Apa pun sikap orangtua terhadap anak berdasarkan deskripsi dan/angka dalam rapor anak, sah-sah saja. Sebab, tiap-tiap orangtua memiliki latar belakang yang berbeda. Baik sosial ekonomi, pendidikan, maupun pengalaman, bahkan sudut pandang.
Hanya, bukan berarti orang lain, termasuk guru, tak boleh memberi masukan atau saran, demi masa depan anak. Sebab, proses pembelajaran yang dibangun bukan untuk orangtua, tapi untuk anak.
Maka, yang menjadi pusat perhatian adalah anak. Artinya, mereka yang harus dipikirkan. Bagaimana ke depannya dalam melanjutkan proses pembelajaran. Mereka dapat mengikuti proses pembelajaran dengan nyaman atau tertekan.
Awal Januari 2024, mereka sudah harus memasuki proses pembelajaran semester genap. Â Sudah semestinya secara mental mereka dipersiapkan secara baik. Agar, mereka dapat memasuki proses pembelajaran dengan rasa aman dan nyaman.

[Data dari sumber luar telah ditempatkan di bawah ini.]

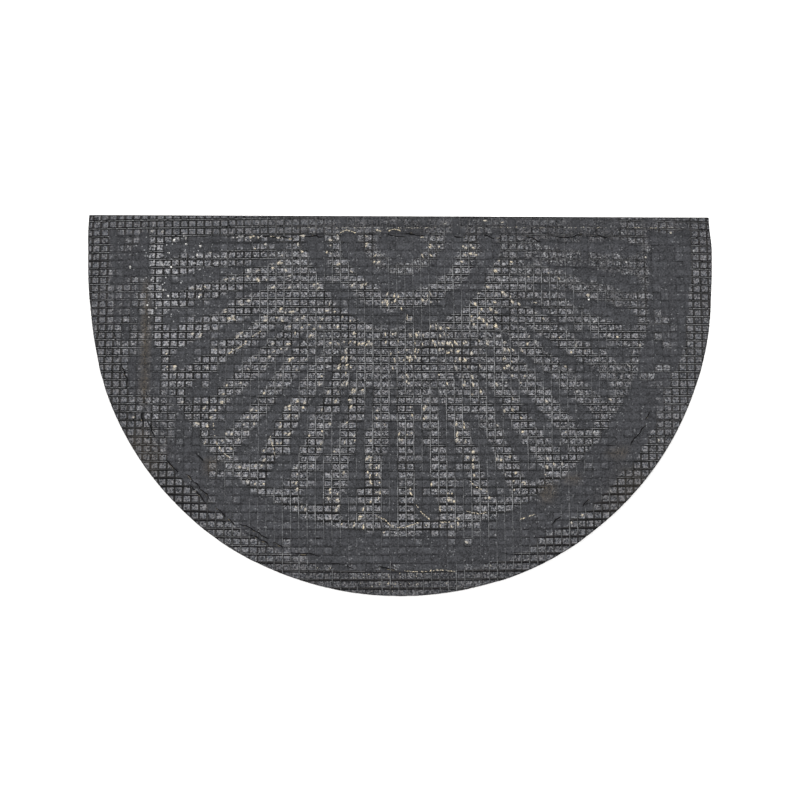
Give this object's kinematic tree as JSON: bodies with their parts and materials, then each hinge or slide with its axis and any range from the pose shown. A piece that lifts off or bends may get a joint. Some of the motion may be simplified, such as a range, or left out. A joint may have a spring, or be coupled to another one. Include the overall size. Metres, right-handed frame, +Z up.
{
  "type": "half-moon doormat",
  "caption": "Half-moon doormat lying face down: a rubber backing with a pressed sunburst of rings, flutes and a rim band, over a plain fibre face.",
  "frame": {"origin": "centre of the bounding box's underside: the middle of the mat, on the surface that it lies on", "axes": "+Z up, out of the rubber grip side; +X along the straight back edge; +Y towards the straight back edge, so that the round front is at -Y"},
  "size_m": [0.749, 0.457, 0.0093],
  "materials": {
    "crumb_rubber": "matte",
    "needled_fibre": "matte"
  },
  "bodies": {
    "root": {"rubber_backing": "crumb_rubber", "fibre_face": "needled_fibre"}
  },
  "joints": []
}
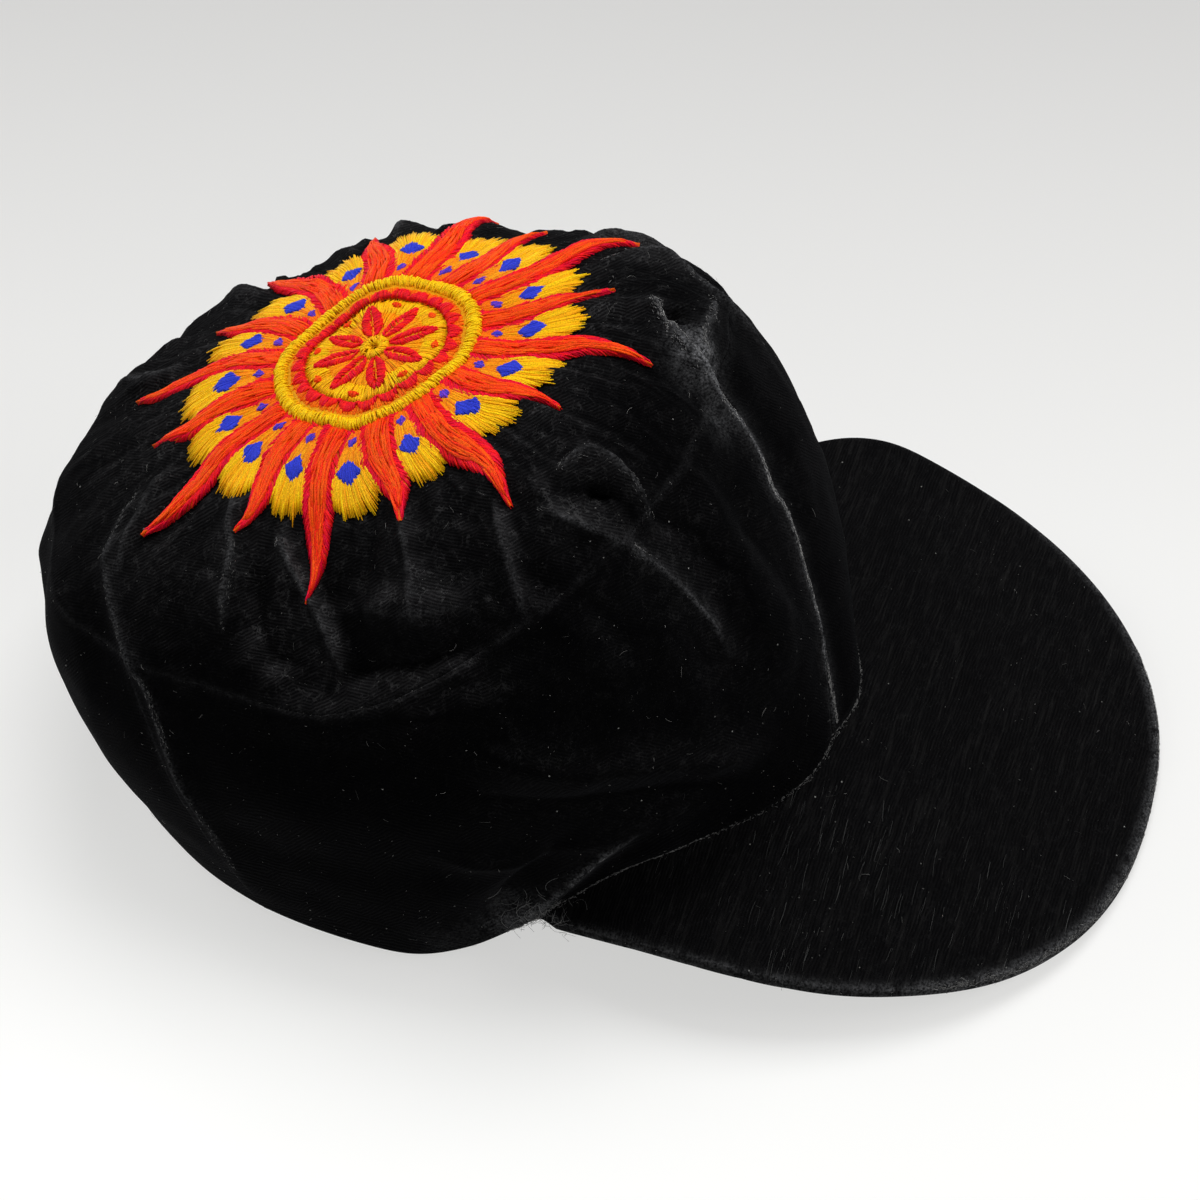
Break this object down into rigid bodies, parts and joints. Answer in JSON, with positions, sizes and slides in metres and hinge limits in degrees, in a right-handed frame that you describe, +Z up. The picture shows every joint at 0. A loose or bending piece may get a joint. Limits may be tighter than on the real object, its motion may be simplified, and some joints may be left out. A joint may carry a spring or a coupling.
{
  "type": "soft velvet cap",
  "caption": "Soft velvet cap with a tall slouched crown, a broad brim and an embroidered sun rosette on top.",
  "frame": {"origin": "middle of the box that the cap fills on the surface it rests on", "axes": "+Z up, -Y the way the brim points, -X the right side of the person who wears it"},
  "size_m": [0.1969, 0.277, 0.1311],
  "materials": {
    "velvet": "black cotton velvet, worn pale at the seams and the brim edge",
    "red_thread": "satin stitch in red and orange thread",
    "gold_thread": "satin stitch in golden yellow thread with blue lozenges",
    "yellow_thread": "padded satin stitch in yellow thread",
    "crimson_thread": "satin stitch in crimson and gold thread"
  },
  "bodies": {
    "root": {"crown_top": "velvet", "side_panel_right": "velvet", "side_panel_left": "velvet", "back_panel": "velvet", "brim": "velvet", "sun_centre": "crimson_thread", "sun_ring": "yellow_thread", "ray_01": "red_thread", "ray_02": "red_thread", "ray_03": "red_thread", "ray_04": "red_thread", "ray_05": "red_thread", "ray_06": "red_thread", "ray_07": "red_thread", "ray_08": "red_thread", "ray_09": "red_thread", "ray_10": "red_thread", "ray_11": "red_thread", "ray_12": "red_thread", "ray_13": "red_thread", "ray_14": "red_thread", "ray_15": "red_thread", "ray_16": "red_thread", "petal_01": "gold_thread", "petal_02": "gold_thread", "petal_03": "gold_thread", "petal_04": "gold_thread", "petal_05": "gold_thread", "petal_06": "gold_thread", "petal_07": "gold_thread", "petal_08": "gold_thread", "petal_09": "gold_thread", "petal_10": "gold_thread", "petal_11": "gold_thread", "petal_12": "gold_thread", "petal_13": "gold_thread", "petal_14": "gold_thread", "petal_15": "gold_thread", "petal_16": "gold_thread"}
  },
  "joints": []
}
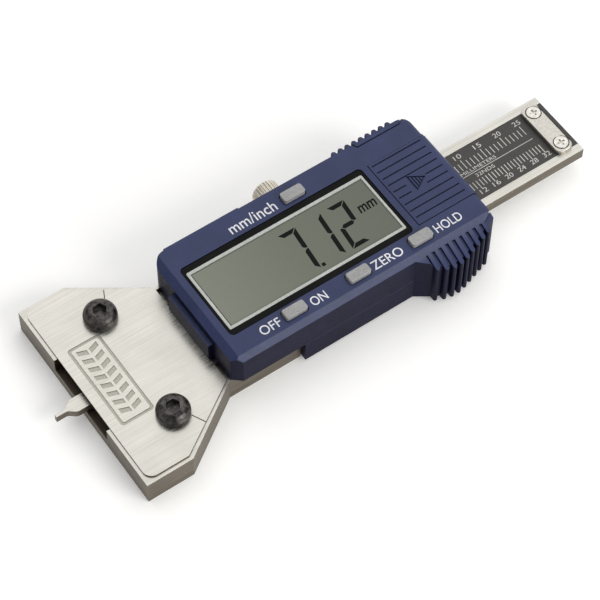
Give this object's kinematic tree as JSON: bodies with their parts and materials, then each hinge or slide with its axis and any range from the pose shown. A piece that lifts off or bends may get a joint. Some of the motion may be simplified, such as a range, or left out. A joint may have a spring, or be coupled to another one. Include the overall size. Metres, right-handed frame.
{
  "type": "tyre tread depth gauge",
  "caption": "Digital tread depth gauge: flared steel foot, sliding flat beam with a blade probe, plastic housing with display, push buttons, knurled locking screw and sliding battery cover.",
  "frame": {"origin": "middle of the gauge's length and width, on the plane it rests on when it lies on its back", "axes": "+X from the measuring face towards the beam's free end, +Y towards the locking screw, +Z out of the display"},
  "size_m": [0.1202, 0.0458, 0.0149],
  "materials": {
    "foot_steel": "fine ground, brushed across the foot",
    "plate_steel": "bright brushed",
    "black_steel": "black oxide, slightly mottled",
    "bare_screw": "plated",
    "knurled_steel": "turned and knurled",
    "bronze": "satin",
    "beam_steel": "ground along its length",
    "probe_steel": "ground",
    "stator": "copper-clad laminate",
    "scale_black": "satin printed film",
    "shell_navy": "fine moulded texture",
    "bezel_black": "gloss",
    "display_white": "smooth",
    "display_glass": "polarised glass",
    "backing": "reflector film",
    "elastomer": "striped silicone",
    "laminate": "solder mask",
    "chip_black": "epoxy",
    "keypad_rubber": "silicone",
    "button_grey": "satin moulded",
    "cell_steel": "nickel plated",
    "contact_gold": "gold plated"
  },
  "bodies": {
    "housing": {"base_frame": "foot_steel", "base_cover_plate": "plate_steel", "base_screws": "black_steel", "gib_strip": "bronze", "gib_screws": "black_steel", "lock_shoe": "bronze", "front_shell": "shell_navy", "rear_cover": "shell_navy", "rear_cover_screws": "bare_screw", "lcd_bezel": "bezel_black", "lcd_frame": "display_white", "lcd_glass": "display_glass", "lcd_backing": "backing", "elastomer_strips": "elastomer", "circuit_board": "laminate", "board_screws": "bare_screw", "controller_chip": "chip_black", "keypad_near": "keypad_rubber", "keypad_far": "keypad_rubber", "battery": "cell_steel", "battery_contact_positive": "contact_gold", "battery_contact_negative": "contact_gold"},
    "measuring_beam": {"beam": "beam_steel", "probe": "probe_steel", "probe_rivets": "bare_screw", "stator_strip": "stator", "scale_label": "scale_black", "stop_plate": "plate_steel", "stop_plate_screws": "bare_screw"},
    "cover": {"battery_cover": "shell_navy"},
    "key_units": {"button_units": "button_grey"},
    "key_power": {"button_power": "button_grey"},
    "key_zero": {"button_zero": "button_grey"},
    "key_hold": {"button_hold": "button_grey"},
    "clamp_screw": {"lock_screw": "knurled_steel"}
  },
  "joints": [
    {"name": "beam_slide", "type": "slide", "parent": "housing", "child": "measuring_beam", "axis": [1, 0, 0], "range_m": [-0.022, 0.0058]},
    {"name": "battery_cover_slide", "type": "slide", "parent": "housing", "child": "cover", "axis": [1, 0, 0], "range_m": [0, 0.02]},
    {"name": "units_press", "type": "slide", "parent": "housing", "child": "key_units", "axis": [0, 0, -1], "range_m": [0, 0.0004], "stiffness_N_per_m": 1500, "springref_m": -0.0004},
    {"name": "power_press", "type": "slide", "parent": "housing", "child": "key_power", "axis": [0, 0, -1], "range_m": [0, 0.0004], "stiffness_N_per_m": 1500, "springref_m": -0.0004},
    {"name": "zero_press", "type": "slide", "parent": "housing", "child": "key_zero", "axis": [0, 0, -1], "range_m": [0, 0.0004], "stiffness_N_per_m": 1500, "springref_m": -0.0004},
    {"name": "hold_press", "type": "slide", "parent": "housing", "child": "key_hold", "axis": [0, 0, -1], "range_m": [0, 0.0004], "stiffness_N_per_m": 1500, "springref_m": -0.0004},
    {"name": "lock_turn", "type": "hinge", "parent": "housing", "child": "clamp_screw", "pos_m": [0.00153, 0.0152, 0.00445], "axis": [0, -1, 0], "range_deg": [0, 180]}
  ]
}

Mereka yang tak mengalami kendala dalam proses pembelajaran dapat semakin bertumbuh dan berkembang. Sementara itu, mereka yang mengalami kendala (selama ini),  (harapannya) pada semester genap  dapat belajar dalam suasana yang aman, nyaman, dan senang.
Nah, mereka yang disebut di bagian terakhir itu dapat dibantu dengan cara, pertama, orangtua tak (boleh) menuntut anak. Realitas menunjukkan bahwa, hingga kini, masih banyak orangtua ketika membaca deskripsi dan/angka dalam rapor anak berada dalam kategori di bawah rata-rata, mereka (langsung) menuntut anak belajar lebih giat pada semester berikutnya.
Bahkan, ada juga orangtua yang selain menuntut, juga memberi sanksi. Jika tuntutannya tak tercapai, orangtua memberikan sanksi kepada anak. Cara ini jelas merusak mental anak.
Malah termasuk perundungan terhadap anak. Orangtua yang bersikap seperti itu disebut sudah merundung anak (sendiri). Sekalipun anak sendiri, mereka tetap harus  diperlakukan secara baik, terhormat,  dan edukatif.
Orangtua juga kurang mengedukasi secara benar jika memberi janji-janji kepada anak agar anak dapat mencapai tuntutan orangtua. Sebab, bukan mustahil mereka justru terganggu oleh janji-janji yang diberikan oleh orangtuanya. Akibatnya, mereka tak maksimal mengikuti proses pembelajaran.
Bertambah menekan anak jika dalam rangka mendorong anak giat belajar, mereka dibandingkan dengan anak yang lain. Ini sikap yang (sangat) jahat orangtua terhadap anak.
Anak tak dapat dibanding-bandingkan. Sekalipun, misalnya, hanya dibandingkan dengan adiknya atau kakaknya, atau saudaranya.